In the final days of 1985, the Salvadoran war had reached its climax. The guerrilla fighters of the FMLN knocked the army back every time they made a move. They attacked the largest military barracks, though without gaining any decisive advantage in the drawn-out war. The fighting had been going on for close to six years. Everybody was weary. That exhaustion further opened the faucet of Salvadoran migration to California. More and more deserters from both sides of the war came to the United States. Men and women whose lives bore the mark of violence, either because they’d inflicted it or had suffered it.

One of those deserters was a man about thirty years old, an ex-member of the National Guard and originally from the western Salvadoran city of Atiquizaya. With his down-turned nose and deep black eyes, he was almost certainly a descendant of the indigenous people slaughtered in 1932. His name was José Antonio Terán, but he was known in the Valley as El Veneno (the Poison).

When Terán arrived in the Valley, the Mara Salvatrucha 13 had officially joined the Sureño game. It hadn’t yet ballooned to the size of gangs like Pacoima Flats, or the fearsome Pacoimas 13, Pacas for short. The first Angelino battle fought by this most recent iteration of the MS-13 was against a clique of the Barrio 18 known as North Side. Their battleground was a street. And the name of that street was Fulton.

The terrifying savagery the Salvadoran gangsters displayed in fighting for that piece of the Valley sounded the alarm bells of the area’s criminal ecosystem. Those ex-combatants and refugees knew how to fight. And this daunting fact would be made ever clearer over the following years.

A former Salvadoran gangster, Fuentes, took notice of the new group. He saw that a strong marero muscle was being flexed in the Valley. Once involved in deadly fights to gain control of small segments of the city, Fuentes had recently adopted a new strategy. He’d started dealing both crack and cocaine. And he offered the Salvadoran gangs a new type of relationship with drugs: selling them.

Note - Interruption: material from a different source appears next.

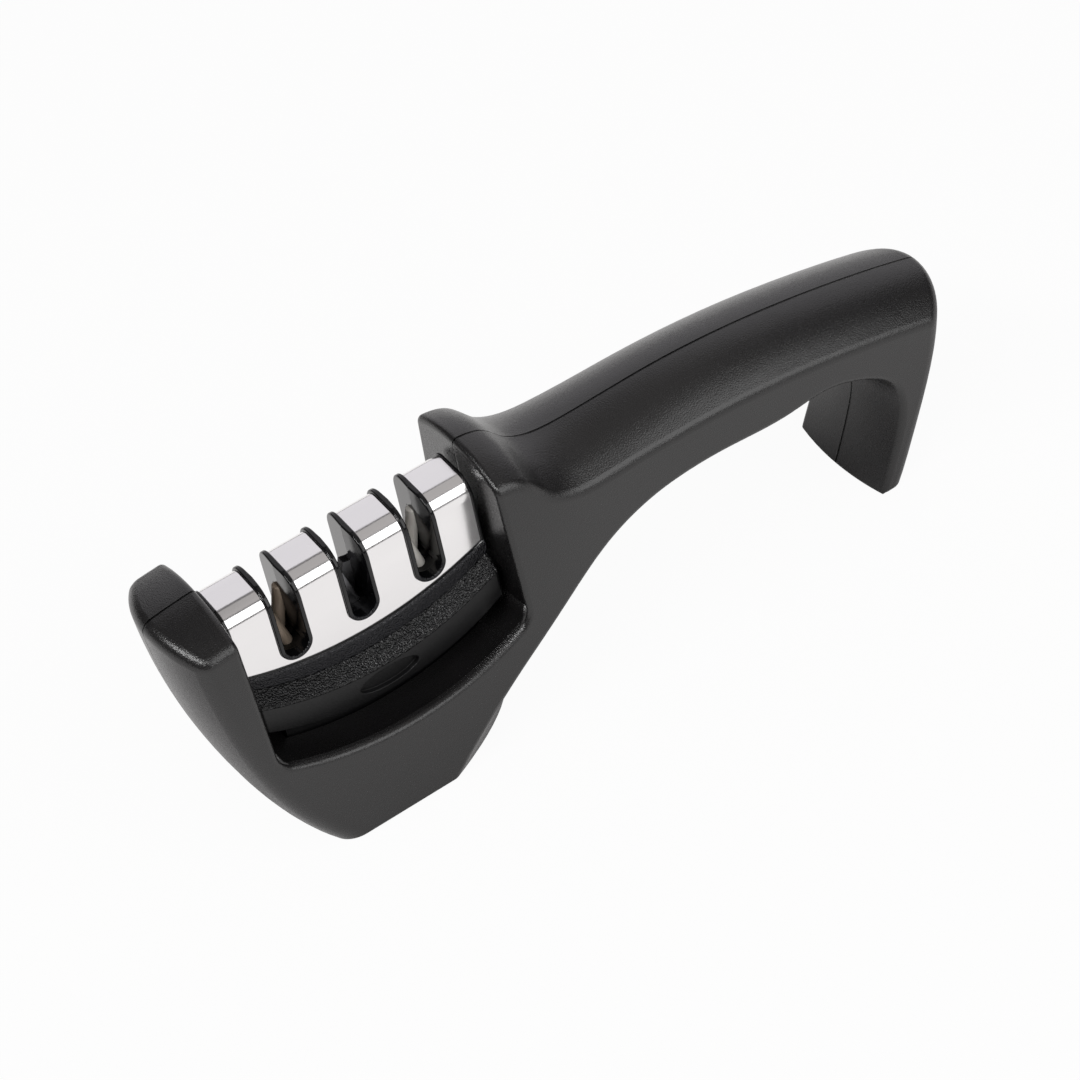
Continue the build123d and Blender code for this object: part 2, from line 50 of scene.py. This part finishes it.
# The well: its middle and half length, the lip's arc and the floor behind the lip
WELL_MIDDLE = -55.9 * MM
WELL_HALF = 32.28 * MM
LIP_RISE = 7.8 * MM
LIP_ROUND = 4.9 * MM
DECK_HEIGHT = 21.9 * MM
DECK_DIP = 2.2 * MM
DECK_HALF = 18.6 * MM
DECK_WALL = 0.8 * MM
STEM_HALF = 25.4 * MM
STEM_SIDE = 7.4 * MM

# The module's grained ledge: its outer edge at the middle, and how it rises to the ends
LEDGE_HEIGHT = 33.9 * MM
LEDGE_RISE = 7.7 * MM
LEDGE_HALF = 31.0 * MM

# The core's grained band: how far out its face lies, and where the smooth rims start
BAND_SIDE = 7.75 * MM
BAND_TOP = 48.0 * MM
RIM_FADE = 1.0 * MM

# Over this length one kind of surface gives way to the next
SURFACE_FADE = 0.1 * MM

# The line where the two shells meet
SEAM_HALF = 0.22 * MM
SEAM_FADE = 0.12 * MM
SEAM_DEPTH = 0.3 * MM

# The floor, how white it shows, and how far to each side it keeps the tool's shadow in reflections
FLOOR_SIZE = 6.0
FLOOR_WHITE = 0.95
FLOOR_SHADE = 55.0 * MM


class Shade:
    """A socket of a finish that takes part in sums."""

    def __init__(self, finish, socket):
        self.finish = finish
        self.socket = socket

    def sum_with(self, operation, *values):
        values = [self.socket if value is self else value for value in values]
        settings = {"operation": operation}
        return self.finish.node("ShaderNodeMath", settings, dict(enumerate(values)))

    def __add__(self, other):
        return self.sum_with("ADD", self, other)

    def __radd__(self, other):
        return self.sum_with("ADD", other, self)

    def __sub__(self, other):
        return self.sum_with("SUBTRACT", self, other)

    def __rsub__(self, other):
        return self.sum_with("SUBTRACT", other, self)

    def __mul__(self, other):
        return self.sum_with("MULTIPLY", self, other)

    def __rmul__(self, other):
        return self.sum_with("MULTIPLY", other, self)

    def __truediv__(self, other):
        return self.sum_with("DIVIDE", self, other)

    def __abs__(self):
        return self.sum_with("ABSOLUTE", self)

    def clamped(self):
        return self.sum_with("MINIMUM", self.sum_with("MAXIMUM", self, 0.0), 1.0)


class Finish:
    """A material made of one Principled shader and the nodes that feed it."""

    def __init__(self, name, **shader):
        self.material = bpy.data.materials.new(name)
        self.material.use_nodes = True
        self.tree = self.material.node_tree
        self.shader = self.tree.nodes["Principled BSDF"]
        self.here = self.node("ShaderNodeTexCoord", output="Object")
        self.set(**shader)

    def node(self, kind, settings=None, sockets=None, output=0):
        """One node: its type, its settings, then the values or links of its sockets."""
        made = self.tree.nodes.new(kind)
        for name, value in (settings or {}).items():
            setattr(made, name, value)
        for name, value in (sockets or {}).items():
            self.feed(made.inputs[name], value)
        return Shade(self, made.outputs[output])

    def feed(self, socket, value):
        source = value.socket if isinstance(value, Shade) else value
        if isinstance(source, bpy.types.NodeSocket):
            self.tree.links.new(source, socket)
        else:
            socket.default_value = source

    def set(self, **shader):
        for name, value in shader.items():
            label = name.replace("_", " ").title().replace("Ior", "IOR")
            self.feed(self.shader.inputs[label], value)

    def along(self, axis):
        """The place along X, Y or Z."""
        return self.node("ShaderNodeSeparateXYZ", sockets={"Vector": self.here}, output=axis)

    def noise(self, size, detail=2.0, roughness=0.55, stretch=(1.0, 1.0, 1.0)):
        """A value from 0 to 1 that varies over lengths of a size."""
        where = self.node("ShaderNodeMapping", sockets={"Vector": self.here, "Scale": stretch})
        return self.node("ShaderNodeTexNoise", sockets={
            "Vector": where, "Scale": 1.0 / size, "Detail": detail, "Roughness": roughness})

    def mix(self, share, first, second):
        """A colour between two colours."""
        settings = {"data_type": "RGBA"}
        sockets = {0: share, 6: first, 7: second}
        return self.node("ShaderNodeMix", settings, sockets, output=2)

    def rounded(self, radius):
        """The surface's normal with its sharp edges softened."""
        return self.node("ShaderNodeBevel", {"samples": 6}, {"Radius": radius})

    def relief(self, height, depth, normal=None):
        """The normal of a surface that is raised by a height from 0 to 1, times a depth."""
        sockets = {"Height": height, "Distance": depth, "Strength": 1.0}
        if normal:
            sockets["Normal"] = normal
        return self.node("ShaderNodeBump", sockets=sockets)


def colour(red, green, blue):
    return (red, green, blue, 1.0)


def paint(finish, *names):
    for name in names:
        for slot in nodes[name].material_slots:
            slot.material = finish.material


def casing_finish():
    """Near-black moulded plastic with a fine spark-eroded grain and the seam of the two shells."""
    finish = Finish("casing_plastic", specular_ior_level=0.6)
    grain = finish.noise(size=0.30 * MM, detail=1.0)
    cloud = finish.noise(size=9.0 * MM)
    body = finish.mix(cloud, colour(0.0042, 0.0039, 0.0041), colour(0.0066, 0.0061, 0.0064))
    surface = finish.relief(grain, depth=0.065 * MM, normal=finish.rounded(0.4 * MM))
    # The seam is a narrow gap that gives no light back, as a black metal does
    shell = ((abs(finish.along("Y")) - SEAM_HALF) / SEAM_FADE).clamped()
    finish.set(
        base_color=finish.mix(shell, colour(0.0, 0.0, 0.0), body),
        metallic=1.0 - shell,
        roughness=0.21 + 0.12 * grain + 0.03 * cloud,
        normal=finish.relief(shell, SEAM_DEPTH, surface),
    )
    return finish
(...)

But there was one obstacle. For the Fulton Street clique to be able to sell Fuentes’s wares they had to rid the area of another gang that had monopolized the trade. Along the way, the Tijuana Locos were wiped out.

The Tijuana Locos was a Sureño gang with a clear Mexican lineage. Its livelihood was also its ruin. The Locos smoked a large part of the crack and snorted a large part of the cocaine they peddled. And so they came up short to Fuentes, or, sometimes, they simply gave him nothing.

Fuentes offered the same business to the mareros of the Valley. He’d seen the beatings they meted out when any member was caught consuming drugs, and he liked their style.

In a matter of months, the Tijuana Locos had been exterminated. One on this corner, others in that alley. The new clique of the Mara Salvatrucha 13 became one of the most respected groups in the Valley, and other gangs soon learned their name: the Fulton Locos Salvatrucha.

A War between Equals

King Boulevard, 1989. In an alley behind a row of apartment buildings, a party of Sureño gangsters is going full swing.

The Mara Salvatrucha had grown. In the land of Califas they’d watered their crops with blood, Sureño blood. The confrontations with other gangs had been brutal. The Drifters had bludgeoned the western clique’s homeboys; the Crazy Riders 13 had bled out the Verendo clique; MS-13 was besieged on all sides.

The MS-13 was forced to bury many of their members. But then more joined them from Black Sabbath. Dozens more. The day of the party on King Boulevard, there’d been as many mareros present as there were members of the Barrio 18.

“The problem was this one kid who’d been MS, but came to the party as an Eighteen,” El Zarco tells us, sounding a bit confused. He stares fixedly at a plastic table in a McDonald’s in El Salvador, decades after the events. “He’d asked us for permission to get out and we’d given it to him. He said his mom was sick. But that was just a lie, he only said that to join the Eighteens. So at the party we told him that to get out of MS you have to go through the same ritual as you do to get in: thirteen seconds [of a beating].” He doesn’t seem to totally trust his memory. His time in the California jails and his subsequent deportation to an unrecognizable El Salvador have done to his memory what a hurricane does to a roof.

He says his own clique, the Western Locos Salvatrucha, was present. He says that Boxer, of the Barrio 18, after witnessing the beating of his new homeboy Pony, asked for a “one-on-one”—a sacred request in the Sureño code. It’s a fight between two gangsters, something akin to the duels of European nobility in the nineteenth century, something you can’t refuse if you want to uphold your honor and maintain your good name. Zarco remembers Boxer as a tough guy. Representing MS was Popeye, one of the youngest members of the clique, a dark-skinned, long-haired kid, still rocking the stoner style. Boxer hit hard, Popeye did too. It was a tie. Then another Eighteen asked to fight, because someone had to save the honor of the gang that had claimed California for decades. The Soldier—representing the MS—accepted the challenge. He used to be in the Salvadoran army, and he won.

The Eighteens left, choking on their defeat. When they came back they brought an automatic rifle, but of the MS members, only Shaggy remained at the party. They shot him in the legs, and he bled to death. According to Zarco, at any rate. That’s how he remembers it.

What’s certain is that these gunshots, in the following decades, would mark the lives and deaths of thousands of men and boys across the United States and Mesoamerica.

One of those marked was only six years old in 1989, and living on a coffee plantation in western El Salvador. The future Hollywood Kid.